Baca berita dengan sedikit iklan, klik di sini

Bahasa

Bahasa Formal Percakapan

Bahasa Formal Percakapan

28 Desember 2018 | 00.00 WIB

Image of Tempo
Perbesar
Bahasa Formal Percakapan

Baca berita dengan sedikit iklan, klik di sini

Bagja Hidayat*

Seorang teman dari Jerman terheran-heran terhadap cara orang Indonesia memanggil pelayan restoran. Ketika tinggal di Jakarta selama dua bulan beberapa tahun lalu, ia dan temannya makan siang di sebuah warung makan Padang. Selesai makan, orang Jakarta itu memanggil pelayan dengan melambaikan tangan dan berkata, ”Mbak, minta bon.”

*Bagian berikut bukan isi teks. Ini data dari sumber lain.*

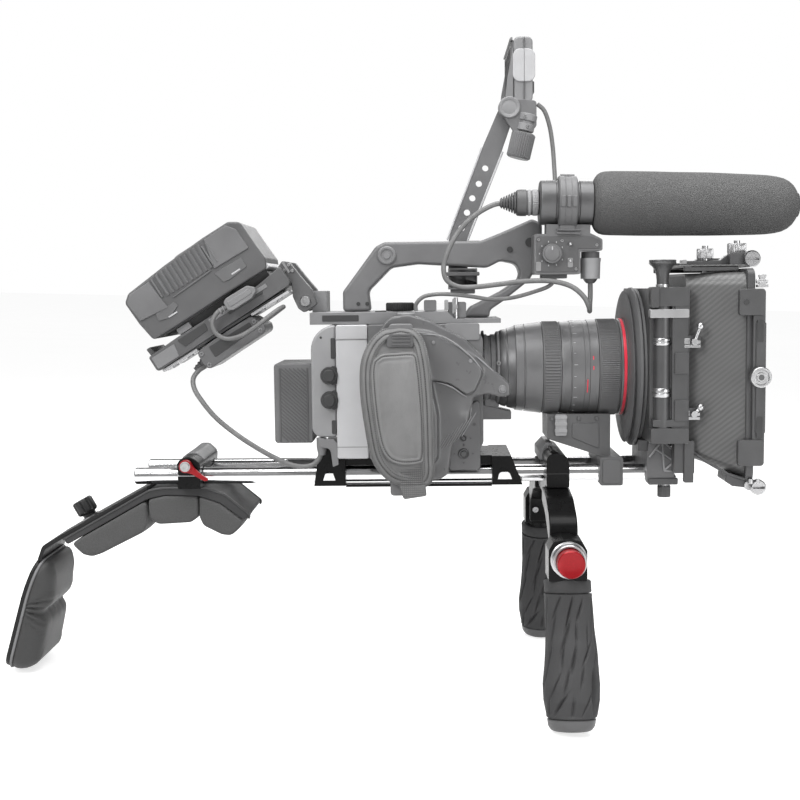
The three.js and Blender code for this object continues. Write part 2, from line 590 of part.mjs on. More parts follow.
// ---------- cables held by the rig ----------
function addCables() {
  const tail = turned('x', [[62, 0], [62, 5], [74, 8], [74, 11.5], [93.6, 11.5],
    [93.6, 0]], MIC_Y, MIC_Z + 0.5, 20);
  const boxPlug = turned('z', [[168, 0], [168, 4], [174, 8], [195.6, 8], [195.6, 0]], 139, -36, 20);
  const micLead = cable([
    [66, -40, 238.5], [56, -40, 237.5], [44, -40.5, 232], [32, -41, 223], [21, -42, 210],
    [14, -43, 196], [10.5, -43.5, 183], [13, -44, 172.5], [23, -45, 166.5], [38, -46, 166],
    [58, -47.5, 168], [82, -51, 170.5], [105, -55.5, 170], [121, -59, 165], [131, -60.5, 156],
    [135.5, -57, 147.5], [137, -49, 144], [138, -41, 148], [139, -36.5, 157], [139, -36, 171],
  ], CABLE_RADIUS);
  piece('mic_cable', join(tail, boxPlug, micLead), blackPlastic);

  const handleLead = cable([
    [-14, -43, 145.6], [-14, -43.5, 151], [-8, -44.5, 157.5], [4, -45, 160], [20, -43, 159.5],
    [36, -39, 157.5], [52, -34, 155], [70, -30, 156], [90, -28, 161], [105, -28, 167],
    [110, -28, 175],
  ], 1.8);
  piece('handle_lead', handleLead, blackPlastic);

  const powerPlug = turned('z', [[21, 0], [21, 3.2], [27, 4.6], [35.6, 4.6], [35.6, 0]], -98, -49.9, 16);
  const powerLead = cable([
    [-202.5, -30, 98.3], [-208, -34, 94.5], [-212, -39, 88], [-210.5, -44, 79.5],
    [-203, -47.5, 68], [-191, -50, 54], [-172, -51.5, 38.5], [-154, -52, 26.5],
    [-138, -52, 17.5], [-126, -52, 12.2], [-115, -51.5, 10], [-106, -51, 11.8],
    [-100.5, -50.3, 17], [-98.3, -49.9, 24],
  ], CABLE_RADIUS);
  piece('power_cable', join(powerPlug, powerLead), blackPlastic);

  const monitorLead = cable([
    [97.2, 13, 330], [103, 15, 325], [108, 16.5, 312], [111, 17, 294], [112.5, 15, 272],
    [113, 8, 250], [113, -3, 232], [113, -14, 221], [113, -19, 211.9],
  ], 2);
  piece('monitor_cable', monitorLead, blackPlastic);
}

addRods();
addBaseplate();
addShoulderClamp();
addShoulderPad();
addBackPad();
addHandleMount();
addHandle(-1, 'right');
addHandle(1, 'left');
addCamera();
addHandGrip();
addTopHandle();
addMicrophone();
addMonitor();
addLens();
addLensSupport();
addMatteBox();
addBattery();
addCables();

// ---------- standing on the floor ----------
rig.rotation.y = radians(-REST_TILT);
const model = new THREE.Group();
model.add(rig);
model.updateMatrixWorld(true);
const extent = new THREE.Box3().setFromObject(model, true);
rig.position.set(-(extent.min.x + extent.max.x) / 2, -(extent.min.y + extent.max.y) / 2, -extent.min.z);

export default model;
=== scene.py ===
"""Cinema camera rig: the looks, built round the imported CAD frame.

Sizes are in millimetres in the rig's own axes: the two rods run along X at height 0, the
optical axis is 92.5 above them, and +Y is the operator's left. RIG takes them to the row frame.
"""
import random
from math import atan2, cos, exp, pi, radians, sin, sqrt, tan

import bmesh
import bpy
from mathutils import Matrix, Vector
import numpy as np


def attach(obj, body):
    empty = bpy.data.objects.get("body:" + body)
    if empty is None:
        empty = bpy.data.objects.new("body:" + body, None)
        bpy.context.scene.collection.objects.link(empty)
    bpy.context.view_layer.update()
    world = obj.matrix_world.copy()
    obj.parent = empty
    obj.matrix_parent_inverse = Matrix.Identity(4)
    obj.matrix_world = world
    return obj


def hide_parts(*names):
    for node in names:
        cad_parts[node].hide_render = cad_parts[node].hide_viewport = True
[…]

Bagi teman dari Jerman ini, cara temannya memanggil pelayan itu tidak sopan. ”Hei, dia bukan anjingmu,” katanya, menceritakan peristiwa itu. Kali ini, giliran si teman Jakarta yang melotot. Tentu saja, dia tak bermaksud memperlakukan orang lain sebagai binatang. Apalagi di restoran. ”Di Indonesia, ini cara yang sangat sopan,” ujarnya, seperti dikutip teman Jerman ini. Bingung oleh jawaban itu, ia bertanya, ”Kalian tidak bisa mengawalinya dengan ’excuse me’ atau kalimat lain yang menandakan lebih sopan?”

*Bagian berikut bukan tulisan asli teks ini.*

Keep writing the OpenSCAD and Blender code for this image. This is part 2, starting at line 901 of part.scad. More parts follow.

Dalam bahasa Indonesia, excuse me punya padanan semacam ”permisi” atau ”maaf”. Jadi panggilan kepada pelayan itu selengkapnya adalah, ”Permisi, Mbak, bolehkah saya minta bon?” ”Tapi, hei, bahasa tidak saja melalui lisan, tapi juga bahasa tubuh dan intonasi,” orang Indonesia itu mencoba bertahan dengan memberikan argumen, yang agak panjang. Saya coba uraikan dan analisis karena saya baru sadar juga ternyata bahasa kita memang tak punya format baku dalam percakapan.

Orang Jakarta itu bisa benar karena bahasa, sebagai alat komunikasi, bukan sekadar yang terucap dalam lisan. Bahkan bahasa lisan pun mengalami peluluhan karena diasah dan dipakai secara terus-menerus oleh para penuturnya. Sudah menjadi hal yang biasa, manusia menemukan bahasa-bahasa percakapan, alih-alih bahasa formal yang tegar, agar komunikasi lebih lancar dan tepat sasaran. Penyingkatan-penyingkatan kalimat, seperti dalam panggilan kepada pelayan itu, menjadi tak terhindarkan. Sopan santun menambahkan bobot dalam tata krama berbahasa itu lewat intonasi, bahasa tubuh, gestur.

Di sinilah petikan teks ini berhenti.